If you have a Credit Union account, it is usual that there would be a nomination in place– this is a direction to the Credit Union that in the event of your death the account proceeds (up to a certain limit- currently €23,000) are to pass on to a named individual and in the case of most married people, the named individual is usually the surviving spouse. Accordingly, if there is a nomination in place on your Credit Union account in favour of your husband, and if you don’t change it, the Credit Union monies will pass to your spouse

If you are working and have a pension scheme through work or are already in receipt of a pension from your work place, the rules of some of these schemes provide for pension or lump sum payments to the surviving spouse in the event of the death of the pensioner. It may be possible for you to change this and to name your children as beneficiaries but this is something you would have to check specifically with your pension provider.

If you want to make proper provision for your children then it is essential that firstly you establish how your various assets are held – are they in your sole name, are they in joint names or are there other arrangements in place which will automatically pass the assets onto a surviving spouse in the event of death.  Once you establish how the assets are held, you can then see what needs to be done to put them into your sole name or to see what changes you can make to existing pension policies, accounts or otherwise so that they will pass to your children under your Will.

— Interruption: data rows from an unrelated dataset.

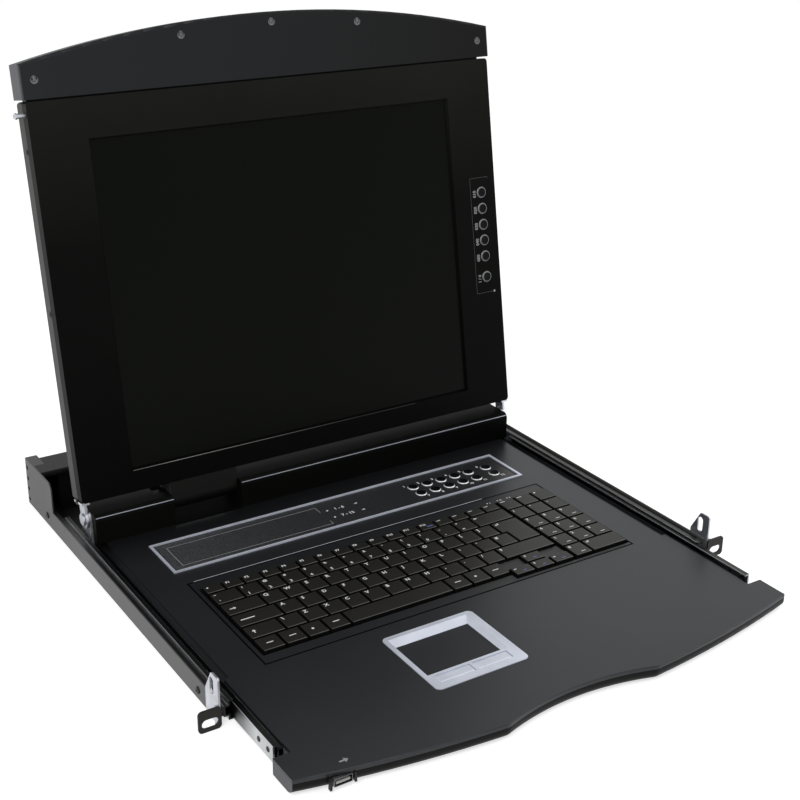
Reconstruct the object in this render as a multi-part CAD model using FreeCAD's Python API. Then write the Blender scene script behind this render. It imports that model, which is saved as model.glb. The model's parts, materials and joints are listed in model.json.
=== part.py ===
import FreeCAD, Part
import math
import os
from FreeCAD import Placement, Rotation, Vector

# Rackmount LCD console drawer, millimetres.
# X runs across the rack, Y from the operator towards the rear and Z up.
# The model is drawn with Z = 0 on the deck's top and Y = 0 just behind the tray's front corners.
# When it is saved, the origin moves to the middle of the whole part's footprint.

# ---- Rack unit and chassis ----
chassis_width = 448.0
chassis_height = 44.0
chassis_bottom = -13.0
chassis_behind_hinge = 114.7
chassis_sheet = 1.2
pan_sheet = 1.0
pan_setback = 1.0
rail_top = 4.2
rail_setback = 4.0
box_length = 65.2
box_shoulder_radius = 7.0
cover_length = 39.0
cover_lip_drop = 4.0
cover_lip_radius = 2.5
flange_length = 21.0
flange_width = 10.5
rear_panel_setback = 7.0
rear_hole_radius = 2.0
rear_hole_inset = 4.0
rear_hole_drop = 8.4
rear_hole_rise = 5.3
rear_hole_count = 4

# ---- Rack ears ----
ear_reach = 17.3
ear_sheet = 1.5
ear_front = 89.0
ear_top = 4.0
ear_corner = 3.0
ear_slot_inset = 8.75
ear_slot_length = 12.5
ear_slot_width = 7.0
ear_slot_rise = 6.3
tab_above_slot = 3.75
tab_top_behind_pin = 0.6
tab_foot_behind_pin = 10.5
tab_slope_foot_z = 7.5
tab_corner = 2.0
tab_flange_width = 4.0
pin_slot_height = 13.0
pin_slot_gap = 0.3

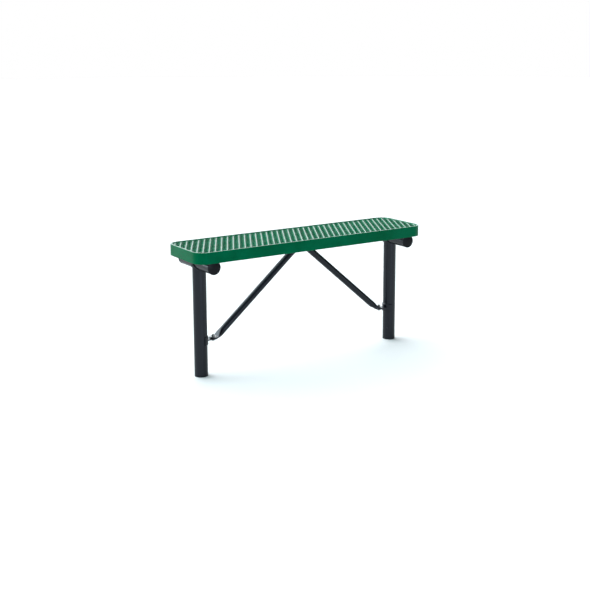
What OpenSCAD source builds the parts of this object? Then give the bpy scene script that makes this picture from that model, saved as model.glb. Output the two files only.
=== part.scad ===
// Backless in-ground bench: a plastic-coated expanded-metal seat on two tube legs,
// with two braces that run from the middle of the seat to the legs.
// X runs along the bench, Y across it, and Z = 0 is the lower end of the legs.

/* [Seat] */
// Length of the seat
seat_length = 1219.2; // [1100:0.2:1400]
// Width of the seat
seat_width = 304.8; // [280:0.2:360]
// Height of the seat's top above the lower end of the legs
seat_top = 586; // [560:1:900]
// Outer radius of the seat's corners
corner_r = 56; // [40:1:80]
// Depth of the rim
rim_h = 50.8; // [45:0.2:60]
// Thickness of the rim, with its coat
rim_t = 8; // [6:0.5:10]
// Radius on the edges of the rim
rim_edge_r = 2.5; // [1:0.5:2.5]

/* [Mesh] */
// Short diagonal of a mesh diamond, along the bench
diamond_x = 29.5; // [24:0.5:40]
// Long diagonal of a mesh diamond, across the bench
diamond_y = 52.5; // [44:0.5:60]
// Width of a coated strand, seen from above
strand_w = 5.6; // [5:0.2:9]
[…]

It is absolutely essential that the family home is transferred into your sole name as if it is held jointly this will pass to your husband if you die before him.  It is also essential at this stage that you and your spouse enter into a legal Separation Agreement, separating out your assets, dealing with any pension issues and waiving your respective Succession Act Rights so that your husband will have no claim against your estate in the event of your death and vice versa.  It is essential that you contact your Solicitor without delay and formalise your affairs or you may find that in the event of your death there will be nothing in your estate to pass onto your children.